Data block
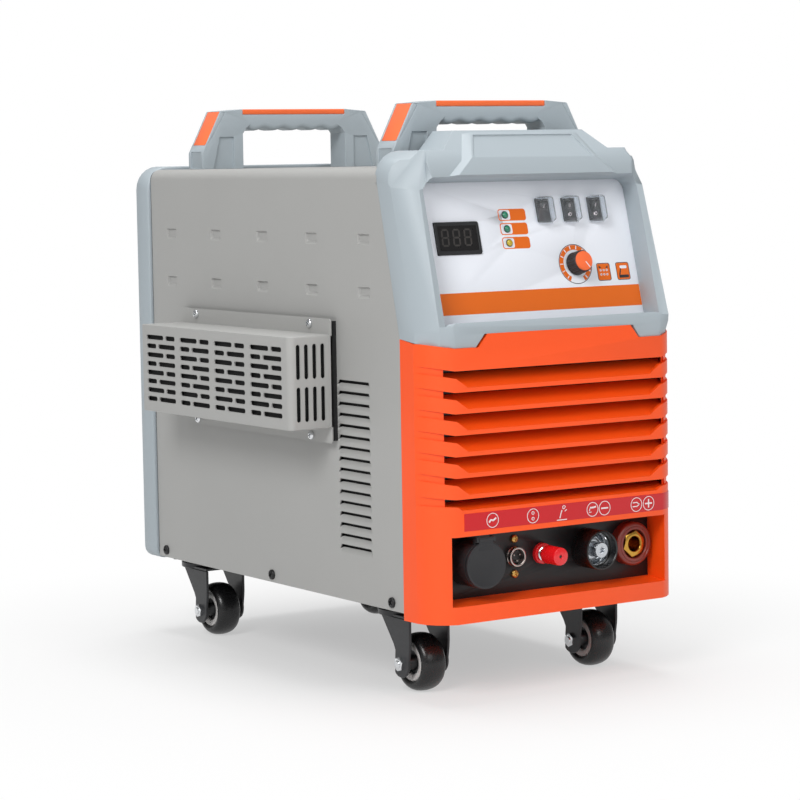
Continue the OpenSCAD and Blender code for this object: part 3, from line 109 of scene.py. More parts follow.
def addMath(tree, operation, a, b):
    return addNode(tree, "ShaderNodeMath", {"operation": operation}, {0: a, 1: b}).outputs[0]


def startMaterial(name):
    material = bpy.data.materials.new(name)
    material.use_nodes = True
    tree = material.node_tree
    tree.nodes.clear()
    output = addNode(tree, "ShaderNodeOutputMaterial")
    shader = addNode(tree, "ShaderNodeBsdfPrincipled")
    tree.links.new(shader.outputs["BSDF"], output.inputs["Surface"])
    place = addNode(tree, "ShaderNodeTexCoord")
    return material, tree, shader, place


def addNoise(tree, vector, sizeMm, detail=2.0, roughness=0.5):
    settings = {"Scale": 1000 / sizeMm, "Detail": detail, "Roughness": roughness}
    return addNode(tree, "ShaderNodeTexNoise", settings, {"Vector": vector}).outputs["Fac"]


def tintFrom(tree, shader, noise, colour, drift):
    tint = addNode(tree, "ShaderNodeMix", {"data_type": "RGBA"}, {0: noise})
    tint.inputs[6].default_value = toLinear(colour, 1 - drift)
    tint.inputs[7].default_value = toLinear(colour, 1 + drift)
    tree.links.new(tint.outputs[2], shader.inputs["Base Color"])


def roughFrom(tree, shader, noise, least, most, span=(0.3, 0.7)):
    settings = {"From Min": span[0], "From Max": span[1], "To Min": least, "To Max": most}
    rough = addNode(tree, "ShaderNodeMapRange", settings, {"Value": noise})
    tree.links.new(rough.outputs["Result"], shader.inputs["Roughness"])


def bumpFrom(tree, shader, noise, heightUm):
    bump = addNode(tree, "ShaderNodeBump", {"Strength": 1.0, "Distance": heightUm / 1e6}, {"Height": noise})
    tree.links.new(bump.outputs["Normal"], shader.inputs["Normal"])


# A surface whose colour drifts a little over mottleMm and whose grain of grainMm stands up by grainUm
def grainedSurface(name, colour, drift, mottleMm, rough, roughDrift, grainMm, grainUm, ior, coat=0,
                   coatRough=0, sheen=0):
    material, tree, shader, place = startMaterial(name)
    mottle = addNoise(tree, place.outputs["Object"], mottleMm, 3.0)
    grain = addNoise(tree, place.outputs["Object"], grainMm, 2.0, 0.6)
    tintFrom(tree, shader, mottle, colour, drift)
    roughFrom(tree, shader, grain, rough - roughDrift, rough + roughDrift)
    bumpFrom(tree, shader, grain, grainUm)
    shader.inputs["IOR"].default_value = ior
    if coat:
        shader.inputs["Coat Weight"].default_value = coat
        shader.inputs["Coat Roughness"].default_value = coatRough
    if sheen:
        shader.inputs["Sheen Weight"].default_value = sheen
    return material


# Metal with stains of stainMm and tool marks of markMm, drawn out along one axis of the object by stretch
def workedMetal(name, colour, drift, stainMm, rough, markMm, markUm, stretch=(1, 1, 1)):
    material, tree, shader, place = startMaterial(name)
    stretched = addNode(tree, "ShaderNodeMapping", {"Scale": stretch}, {"Vector": place.outputs["Object"]})
    marks = addNoise(tree, stretched.outputs["Vector"], markMm, 4.0, 0.65)
    tintFrom(tree, shader, addNoise(tree, place.outputs["Object"], stainMm, 3.0), colour, drift)
    roughFrom(tree, shader, marks, rough * 0.75, rough * 1.3)
    bumpFrom(tree, shader, marks, markUm)
    shader.inputs["Metallic"].default_value = 1.0
    return material


# Clear plastic that light passes through, its haze in waves of hazeMm
def clearPlastic(name, colour, ior, clear, rough, hazeMm, hazeUm):
    material, tree, shader, place = startMaterial(name)
    haze = addNoise(tree, place.outputs["Object"], hazeMm)
    roughFrom(tree, shader, haze, rough * 0.7, rough * 1.4, (0, 1))
    bumpFrom(tree, shader, haze, hazeUm)
    shader.inputs["Base Color"].default_value = toLinear(colour)
    shader.inputs["IOR"].default_value = ior
    shader.inputs["Transmission Weight"].default_value = clear
    return material


# Each line: name, colour, drift, mottle in mm, roughness, its drift, grain in mm, its height in µm, index
# Polyester powder coat, baked: a flat grey with a fine orange peel that softens the lamps
powderGrey = grainedSurface("powderCoatedSheetGrey", "#A6A6A4", 0.02, 60, 0.48, 0.06, 1.3, 14, 1.5)
# The same coat in black on folded steel: deeper texture, a little shine
# Also on the shelf, whose black paints the shade seen through the louvres
powderBlack = grainedSurface("powderCoatedSteelBlack", "#0F0F11", 0.12, 25, 0.42, 0.08, 1.0, 22, 1.5)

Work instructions
Without changing a word, restate the whole listing.

Task solution
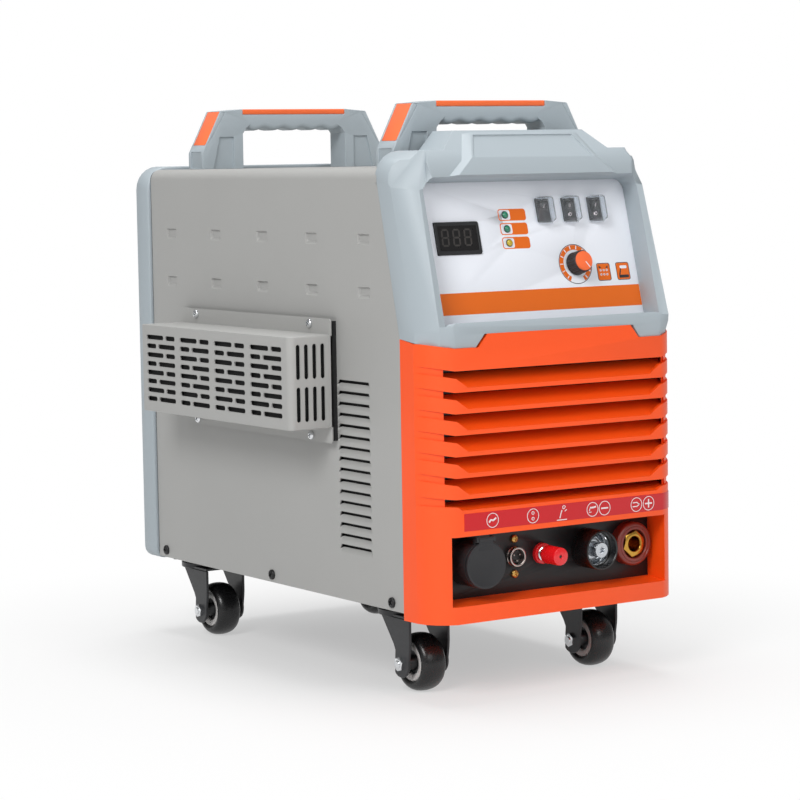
Continue the OpenSCAD and Blender code for this object: part 3, from line 109 of scene.py. More parts follow.
def addMath(tree, operation, a, b):
    return addNode(tree, "ShaderNodeMath", {"operation": operation}, {0: a, 1: b}).outputs[0]


def startMaterial(name):
    material = bpy.data.materials.new(name)
    material.use_nodes = True
    tree = material.node_tree
    tree.nodes.clear()
    output = addNode(tree, "ShaderNodeOutputMaterial")
    shader = addNode(tree, "ShaderNodeBsdfPrincipled")
    tree.links.new(shader.outputs["BSDF"], output.inputs["Surface"])
    place = addNode(tree, "ShaderNodeTexCoord")
    return material, tree, shader, place


def addNoise(tree, vector, sizeMm, detail=2.0, roughness=0.5):
    settings = {"Scale": 1000 / sizeMm, "Detail": detail, "Roughness": roughness}
    return addNode(tree, "ShaderNodeTexNoise", settings, {"Vector": vector}).outputs["Fac"]


def tintFrom(tree, shader, noise, colour, drift):
    tint = addNode(tree, "ShaderNodeMix", {"data_type": "RGBA"}, {0: noise})
    tint.inputs[6].default_value = toLinear(colour, 1 - drift)
    tint.inputs[7].default_value = toLinear(colour, 1 + drift)
    tree.links.new(tint.outputs[2], shader.inputs["Base Color"])


def roughFrom(tree, shader, noise, least, most, span=(0.3, 0.7)):
    settings = {"From Min": span[0], "From Max": span[1], "To Min": least, "To Max": most}
    rough = addNode(tree, "ShaderNodeMapRange", settings, {"Value": noise})
    tree.links.new(rough.outputs["Result"], shader.inputs["Roughness"])


def bumpFrom(tree, shader, noise, heightUm):
    bump = addNode(tree, "ShaderNodeBump", {"Strength": 1.0, "Distance": heightUm / 1e6}, {"Height": noise})
    tree.links.new(bump.outputs["Normal"], shader.inputs["Normal"])


# A surface whose colour drifts a little over mottleMm and whose grain of grainMm stands up by grainUm
def grainedSurface(name, colour, drift, mottleMm, rough, roughDrift, grainMm, grainUm, ior, coat=0,
                   coatRough=0, sheen=0):
    material, tree, shader, place = startMaterial(name)
    mottle = addNoise(tree, place.outputs["Object"], mottleMm, 3.0)
    grain = addNoise(tree, place.outputs["Object"], grainMm, 2.0, 0.6)
    tintFrom(tree, shader, mottle, colour, drift)
    roughFrom(tree, shader, grain, rough - roughDrift, rough + roughDrift)
    bumpFrom(tree, shader, grain, grainUm)
    shader.inputs["IOR"].default_value = ior
    if coat:
        shader.inputs["Coat Weight"].default_value = coat
        shader.inputs["Coat Roughness"].default_value = coatRough
    if sheen:
        shader.inputs["Sheen Weight"].default_value = sheen
    return material


# Metal with stains of stainMm and tool marks of markMm, drawn out along one axis of the object by stretch
def workedMetal(name, colour, drift, stainMm, rough, markMm, markUm, stretch=(1, 1, 1)):
    material, tree, shader, place = startMaterial(name)
    stretched = addNode(tree, "ShaderNodeMapping", {"Scale": stretch}, {"Vector": place.outputs["Object"]})
    marks = addNoise(tree, stretched.outputs["Vector"], markMm, 4.0, 0.65)
    tintFrom(tree, shader, addNoise(tree, place.outputs["Object"], stainMm, 3.0), colour, drift)
    roughFrom(tree, shader, marks, rough * 0.75, rough * 1.3)
    bumpFrom(tree, shader, marks, markUm)
    shader.inputs["Metallic"].default_value = 1.0
    return material


# Clear plastic that light passes through, its haze in waves of hazeMm
def clearPlastic(name, colour, ior, clear, rough, hazeMm, hazeUm):
    material, tree, shader, place = startMaterial(name)
    haze = addNoise(tree, place.outputs["Object"], hazeMm)
    roughFrom(tree, shader, haze, rough * 0.7, rough * 1.4, (0, 1))
    bumpFrom(tree, shader, haze, hazeUm)
    shader.inputs["Base Color"].default_value = toLinear(colour)
    shader.inputs["IOR"].default_value = ior
    shader.inputs["Transmission Weight"].default_value = clear
    return material


# Each line: name, colour, drift, mottle in mm, roughness, its drift, grain in mm, its height in µm, index
# Polyester powder coat, baked: a flat grey with a fine orange peel that softens the lamps
powderGrey = grainedSurface("powderCoatedSheetGrey", "#A6A6A4", 0.02, 60, 0.48, 0.06, 1.3, 14, 1.5)
# The same coat in black on folded steel: deeper texture, a little shine
# Also on the shelf, whose black paints the shade seen through the louvres
powderBlack = grainedSurface("powderCoatedSteelBlack", "#0F0F11", 0.12, 25, 0.42, 0.08, 1.0, 22, 1.5)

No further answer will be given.